A Novel Radial Basis Function Approach for Infiltration-Induced Landslides in Unsaturated Soils

Abstract

In this article, the modeling of infiltration--induced landslides, in unsaturated soils using the radial basis function (RBF) method, is presented. A novel approach based on the RBF method is proposed to deal with the nonlinear hydrological process in the unsaturated zone. The RBF is first adopted for curve fitting to build the representation of the soil water characteristic curve (SWCC) that corresponds to the best estimate of the relationship between volumetric water content and matric suction. The meshless method with the RBF is then applied to solve the nonlinear Richards equation with the infiltration boundary conditions. Additionally, the fictitious time integration method is adopted in the meshless method with the RBF for tackling the nonlinearity. To model the stability of the landslide, the stability analysis of infinite slope coupled with the nonlinear Richards equation considering the fluctuation of transient pore water pressure is developed.

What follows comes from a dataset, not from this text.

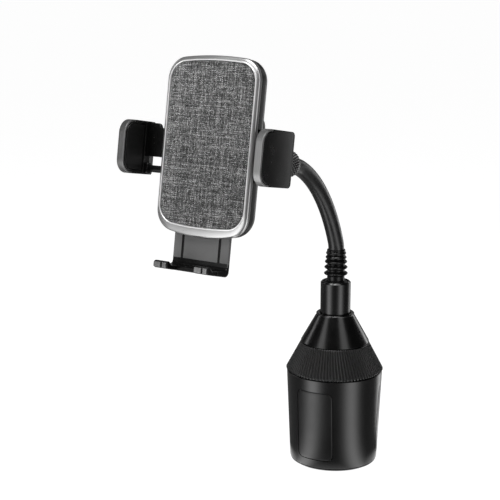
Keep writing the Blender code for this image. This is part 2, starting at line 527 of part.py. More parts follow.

The validation of the proposed approach is accomplished by comparing with exact solutions. The comparative analysis of the factor of safety using the Gardner model, the van Genuchten model and the proposed RBF model is provided. Results illustrate that the RBF is advantageous for reconstructing the SWCC with better estimation of the relationship than conventional parametric Gardner and van Genuchten models. We also found that the computed safety factors significantly depend on the representation of the SWCC. Finally, the stability of landslides is highly affected by matric potential in unsaturated soils during the infiltration process.